▶ **Material**
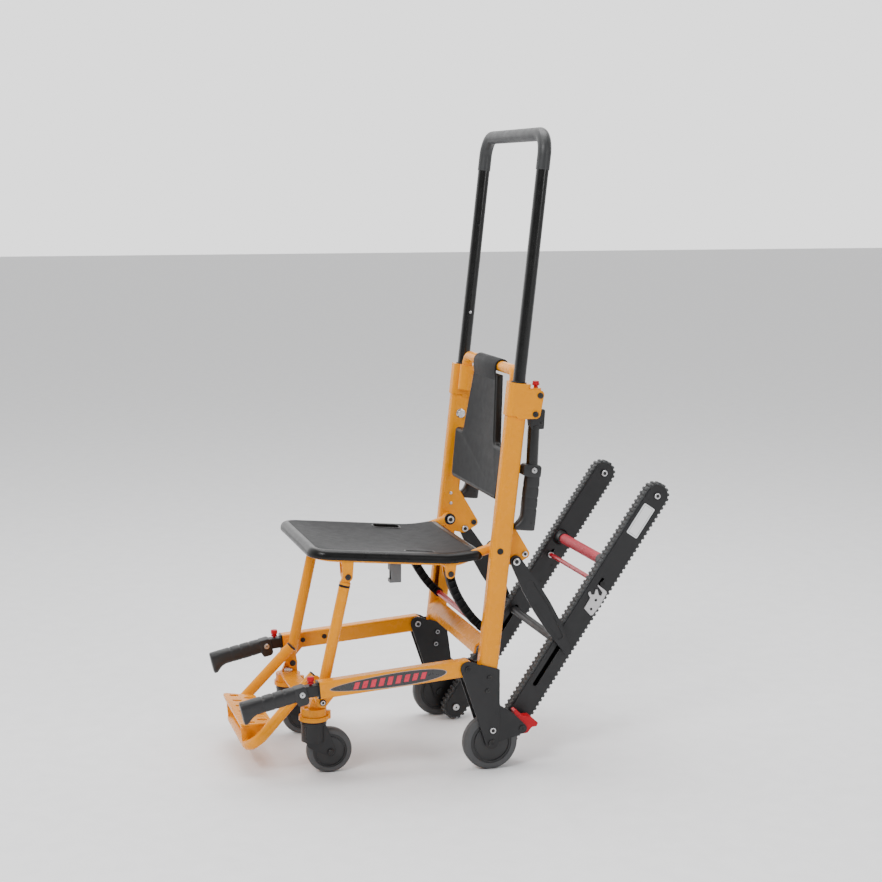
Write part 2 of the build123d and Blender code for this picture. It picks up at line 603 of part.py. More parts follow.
# ---------------------------------------------------------------- footrest
def footrest_tube():
    """U tube whose arms splay down to a cross bar, with a hinge lug on each arm."""
    half = [FOOTREST_TOP, FOOTREST_LOW]
    points = half + [(-x, y, z) for x, y, z in reversed(half)]
    tube = bent_tube(points, [48, 48], 12.5)
    arm = ((FOOTREST_TOP[1] - 14), (FOOTREST_TOP[2] - 14))
    lug = side_plate(lobes((*LEG_FOOT, 12), (*arm, 10), (FOOTREST_TOP[1] + 2, FOOTREST_TOP[2] - 4, 8)), 148.5, 153)
    link = side_plate(lobes((*arm, 8), (FOOTREST_TOP[1] + 1, FOOTREST_TOP[2] - 4, 6)), 138, 153)
    tube += pair(lug + link)
    return tube - pair(pin(LEG_FOOT, 120, 170, BOLT / 2 + PIN_FIT))


PLATE_FRONT = (-548.0, 113.0)
PLATE_REAR = (-474.0, 107.0)
LIP = 9.0
FRONT_HOLES = 6
REAR_HOLES = 5
HOLE_PITCH = 46.0


def footrest_plate():
    """Perforated foot plate with a thin front lip, carried on the cross bar by two side ribs."""
    slope = degrees(atan2(PLATE_REAR[1] - PLATE_FRONT[1], PLATE_REAR[0] - PLATE_FRONT[0]))
    depth = hypot(PLATE_REAR[0] - PLATE_FRONT[0], PLATE_REAR[1] - PLATE_FRONT[1])
    deck = make_face(Polyline((-138, 0), (138, 0), (118, depth), (-118, depth), close=True))
    deck = fillet(deck.vertices().group_by(Axis.Y)[0], 10)
    for column in range(FRONT_HOLES):
        deck -= Pos((column - (FRONT_HOLES - 1) / 2) * HOLE_PITCH, depth * 0.32) * SlotOverall(22, 13, rotation=90)
    for column in range(REAR_HOLES):
        deck -= Pos((column - (REAR_HOLES - 1) / 2) * HOLE_PITCH, depth * 0.74) * SlotOverall(24, 12, rotation=90)
    deck = Location((0, *PLATE_FRONT), (slope, 0, 0)) * extrude(deck, 3.5)
    front, top = PLATE_FRONT
    lip = make_face(Polyline((front, top + 1), (front + 4, top + 1), (front + 6.5, top - LIP), (front + 3, top - LIP),
                             close=True))
    rib = make_face(Polyline((-480, 107), (-545, 112.8), (-541, 68), (-518, 68), close=True))
    shape = deck + side_plate(lip, -128, 128) + pair(side_plate(rib, 100, 104))
    half = [FOOTREST_TOP, FOOTREST_LOW]
    points = half + [(-x, y, z) for x, y, z in reversed(half)]
    return shape - bent_tube(points, [48, 48], 12.5)


# ---------------------------------------------------------------- tracks and strut frame
SLOT_ACROSS = -6.5


SLOT = (164.0, 292.0)    # ends of the slot, along the track from the lower pulley


def track_slot():
    """Straight slot for the strut frame's cross tube."""
    low, high = [track_yz(SLOT[i] + (5.6, -5.6)[i], SLOT_ACROSS) for i in (0, 1)]
    return lobes((*low, 5.6), (*high, 5.6))


def track_plate(x0, x1):
    ends = [(*track_yz(0, 0), 24.5), (*track_yz(TRACK_LENGTH, 0), 24.5)]
    plate = side_plate(lobes(*ends), x0, x1) - side_plate(track_slot(), x0 - 1, x1 + 1)
    plate -= pin(TRACK_PIVOT, x0 - 1, x1 + 1, AXLE_R + PIN_FIT)
    plate -= pin(track_yz(TRACK_LENGTH, 0), x0 - 1, x1 + 1, AXLE_R)
    hole = track_yz(RELEASE_ALONG + 6, RELEASE_ACROSS)
    turned = Plane(origin=(x0 - 1, *hole), x_dir=(0, sin(radians(TRACK_ANGLE)), cos(radians(TRACK_ANGLE))),
                   z_dir=(1, 0, 0))
    return plate - extrude(turned * SlotOverall(20, 7.4), x1 - x0 + 2)


RELEASE_ALONG, RELEASE_ACROSS = 440.0, -4.0
GRIP_ALONG, GRIP_ACROSS = 490.0, -7.0


def track_plates():
    half = TRACK_W / 2
    yield track_plate(TRACK_X + half - 2.5, TRACK_X + half)
    yield track_plate(TRACK_X - half, TRACK_X - half + 2.5)


def belt():
    outer = [(*track_yz(0, 0), BELT_OUT), (*track_yz(TRACK_LENGTH, 0), BELT_OUT)]
    inner = [(*track_yz(0, 0), BELT_IN), (*track_yz(TRACK_LENGTH, 0), BELT_IN)]
    x0 = TRACK_X - BELT_W / 2
    return side_plate(lobes(*outer) - lobes(*inner), x0, x0 + BELT_W)


def belt_guides():
    """Front and rear slide rails just inside the belt."""
    x0 = TRACK_X - TRACK_W / 2 + 2.5
    width = TRACK_W - 5
    for side in (-1, 1):
        corners = [track_yz(u, side * v) for u, v in [(30, 17), (30, 21.9), (650, 21.9), (650, 17)]]
        yield side_plate(make_face(Polyline(*corners, close=True)), x0, x0 + width)


def pulley(along):
    """Belt pulley: two flanges and a ribbed core."""
    at = track_yz(along, 0)
    half = BELT_W / 2
    body = pin(at, TRACK_X - half, TRACK_X + half, 21.8)
    body -= pin(at, TRACK_X - 4, TRACK_X + 4, 30) - pin(at, TRACK_X - 4, TRACK_X + 4, 19)
    return body - pin(at, TRACK_X - 30, TRACK_X + 30, AXLE_R + PIN_FIT)


def track_grip():
    """Grip tube between the tracks with a flanged collar at each end, and the upper pulley bolts."""
    at = track_yz(GRIP_ALONG, GRIP_ACROSS)
    reach = TRACK_X - TRACK_W / 2
    bar = pin(at, -reach, reach, 12.5)
    flange = pin(at, reach - 4, reach, 19) + pin(at, reach - 24, reach - 4, 14.5)
    bolt = headed_bolt(track_yz(TRACK_LENGTH, 0), TRACK_X - TRACK_W / 2, TRACK_X + TRACK_W / 2, AXLE_R, 8, 2.5, 2)
    return bar + pair(flange), pair(bolt)


def release_bar():
    """Thin release bar whose reduced ends ride in short slots in the inner track plates."""
    at = track_yz(RELEASE_ALONG, RELEASE_ACROSS)
    reach = TRACK_X - TRACK_W / 2 - 0.5
    return pin(at, -reach, reach, 5.5) + pin(at, -reach - 2.7, reach + 2.7, 3.4)


def latch_plate():
    """Hooked latch plate on the outer face of a track."""
    x0 = TRACK_X + TRACK_W / 2
    body = [(-5, 374), (17, 368), (21, 371), (24, 398), (22, 430), (18, 434)]
    hook = [(-7, 436), (-7, 434), (12, 427), (14, 419), (8, 417)]
    teeth = [(-2, 426), (-6, 424), (-2, 413), (-8, 409), (-15, 414), (-17, 408), (-6, 401)]
    face = make_face(Polyline(*[track_yz(u, v) for v, u in body + hook + teeth], close=True))
    plate = side_plate(face, x0, x0 + 3)
    for along, across in ((381, 10), (404, 8)):
        plate -= pin(track_yz(along, across), x0 - 1, x0 + 4, 2.5)
    return plate


def strut():
    """Lens-shaped strut with a dished face, from the gusset to the slot in the track."""
    outline = lobes((*on_strut(0), 13), (*on_strut(70, 0), 20), (*on_strut(125, 1), 21.5),
                    (*on_strut(180, 2), 19), (*on_strut(249, 2), 8))
    dish = lobes((*on_strut(62), 11), (*on_strut(125, 1), 14), (*on_strut(205, 2), 8))
    plate = side_plate(outline, *STRUT_X) - side_plate(dish, STRUT_X[1] - 1.6, STRUT_X[1] + 1)
    return plate - pin(STRUT_TOP, 200, 220, 4 + PIN_FIT)


def strut_tube():
    """Cross tube between the tracks whose headed ends pass out through the slots to the struts."""
    at = on_strut(STRUT_LENGTH)
    reach = TRACK_X - TRACK_W / 2 - 1.0
    outer = TRACK_X + TRACK_W / 2
    ends = pin(at, -outer - 9, outer + 9, 4.5) + pair(pin(at, outer + 9, outer + 12.5, 7.5))
    return pin(at, -reach, reach, 10) + ends


# ---------------------------------------------------------------- wheel lock
def pedal():
    """Wheel lock pedal: a foot pad behind its pivot and a shoe ahead of it."""
    outline = Polyline((53, 131), (60, 133), (76, 117), (92, 117), (111, 99), (108, 92), (96, 90),
                       (86, 78), (67, 76), (60, 92), (60, 112), close=True)
    body = side_plate(make_face(outline), UPRIGHT_X - 12, UPRIGHT_X + 12)
    body = fillet(body.edges().filter_by(Axis.X), 2)
    return body - pin(BRAKE_PIVOT, 200, 250, 4 + PIN_FIT)


# ---------------------------------------------------------------- build
def build_frame():
    save("uprights", pair(upright()))
    save("clamp_castings", pair(clamp_casting()))
    save("top_bar", top_bar())
    save("backrest", backrest())
    save("cross_bar", cross_bar())
    save("gusset_plates", pair(gusset()))
    save("foot_plates", *[pair(plate) for plate in foot_plates()])
    save("frame_bolts", *[pair(bolt) for bolt in frame_bolts()], pair(rear_axle()))


def build_handles():
    save("upper_handle", upper_handle())
    save("handle_sleeve", handle_sleeve())
    save_sides("handle_release", handle_release())
    save_sides("rear_handle_arm", stow_arm())
    save_sides("rear_handle_grip", stow_grip())
    save_sides("lock_button", lock_button())
    save_sides("front_handle_tube", lift_tube())
    save_sides("front_handle_grip", front_grip())
    save_sides("plunger_knob", knob())


def build_seat():
    save("seat_pan", seat_pan())
    save("seat_frame", seat_frame())
    pieces = [make(at) for at in (LEG_TOP, BRACE_TOP) for make in (seat_bracket, bracket_bolt)]
    save("seat_brackets", *[pair(piece) for piece in pieces])
    save("strap_clips", pair(strap_clip()))
    save("brace_arms", pair(brace_arm()))
    save("brace_release_bar", brace_bar())


def build_front():
    save("side_rails", pair(side_rail()))
    save("front_legs", pair(front_leg()))
    save("cross_member", front_frame())
    save("frame_pivot_pins", pair(rail_bolt()))
    save("footrest_tube", footrest_tube())
    save("footrest_plate", footrest_plate())


def build_wheels():
    save_sides("caster_housing", caster_housing())
    axle = (CASTER_STEM_Y + CASTER_TRAIL, CASTER_R)
    tyre, hub = wheel(axle, CASTER_X, CASTER_R, CASTER_W, 5)
    save_sides("caster_tyre", tyre)
    save_sides("caster_hub", hub)
    tyre, hub = wheel((0, WHEEL_R), UPRIGHT_X, WHEEL_R, WHEEL_W, AXLE_R)
    save_sides("rear_tyre", tyre)
    save_sides("rear_hub", hub)
    save_sides("wheel_lock_pedal", pedal())


def build_tracks():
    save("track_plates", *[pair(plate) for plate in track_plates()])
    save("track_belts", pair(belt()))
    save("belt_guides", *[pair(guide) for guide in belt_guides()])
    save("upper_pulleys", pair(pulley(TRACK_LENGTH)))
    save("lower_pulleys", pair(pulley(0)))
    bar, bolts = track_grip()
    save("track_grip", bar)
    save("track_pulley_bolts", bolts)
    save("track_release_bar", release_bar())
    save("track_latches", pair(latch_plate()))
    save("struts", pair(strut()))
    save("strut_cross_tube", strut_tube())


os.makedirs("parts", exist_ok=True)
build_frame()
build_handles()
build_seat()
build_front()
build_wheels()
build_tracks()
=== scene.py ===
"""Tracked stair chair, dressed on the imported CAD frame. Metres, +Z up, the occupant faces -Y."""
import math

import bmesh
import bpy
from mathutils import Matrix, Vector

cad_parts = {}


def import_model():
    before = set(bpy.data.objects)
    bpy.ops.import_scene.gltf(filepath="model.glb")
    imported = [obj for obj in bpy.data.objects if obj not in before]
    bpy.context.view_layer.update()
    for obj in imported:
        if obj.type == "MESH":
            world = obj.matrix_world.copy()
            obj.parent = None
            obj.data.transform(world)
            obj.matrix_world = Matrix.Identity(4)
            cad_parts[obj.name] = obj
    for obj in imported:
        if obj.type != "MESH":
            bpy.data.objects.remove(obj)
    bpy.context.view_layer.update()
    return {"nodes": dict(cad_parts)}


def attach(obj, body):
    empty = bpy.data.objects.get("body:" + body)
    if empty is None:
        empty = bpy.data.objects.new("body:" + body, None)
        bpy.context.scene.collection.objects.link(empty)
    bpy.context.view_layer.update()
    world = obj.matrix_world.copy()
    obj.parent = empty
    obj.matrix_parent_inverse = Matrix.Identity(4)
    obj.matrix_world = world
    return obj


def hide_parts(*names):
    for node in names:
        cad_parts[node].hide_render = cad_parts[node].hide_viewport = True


AXLE_Y = 64.04           # rear axle behind the origin, mm; shapes below are in mm about the axle
RECLINE = math.radians(6.3)
TRACK_LEAN = math.radians(33.85)
RAIL_SLOPE = math.radians(4.7)
TRACK_FOOT = (29.0, 33.0)                    # places on the side view are (y, z)
TRACK_LENGTH = 680.0
TRACK_X, TRACK_OUTER, TRACK_INNER = 177, 193.0, 161
BAR_R = 12.5
RAIL_END, LIFT_TUBE_HALF = 336.0, 12.5
UPRIGHT_X = 225                              # uprights, rails and lift handles share this plane
PLATE_OUTER = 245.3
RAIL_PIVOT = (-55.5, 236.5)
SEAT_PIVOT = (18.5, 498)
SEAT_TOP_Z, SEAT_SLOPE = 482.4, -0.0845
STRUT_PIVOT, GUSSET_BOLT = (64, 468), (86, 483)
EAR_BOLTS = ((108, 843), (97, 802))
LEG_FOOT, LEG_TOP = (-378, 174.5), (-317, 450)
BRACE_TOP = (-83, 444)
CASTER_X, CASTER_STEM_Y, CASTER_AXLE = 155, -388, (-354, 51)
FOOTREST_TOP, FOOTREST_LOW = (137, -383, 217), (152, -529, 62)


# ---------------------------------------------------------------- places
def row(x, y, z):
    """Millimetres about the rear axle to metres in the row frame."""
    return Vector((x, y + AXLE_Y, z)) / 1000


def on_upright(x, depth, along):
    y = -31.5 + along * math.sin(RECLINE) + depth * math.cos(RECLINE)
    return (x, y, along * math.cos(RECLINE) - depth * math.sin(RECLINE))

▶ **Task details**
From the listing above, return each line with the word "copy".

▶ **Final result**
            world = obj.matrix_world.copy()
    world = obj.matrix_world.copy()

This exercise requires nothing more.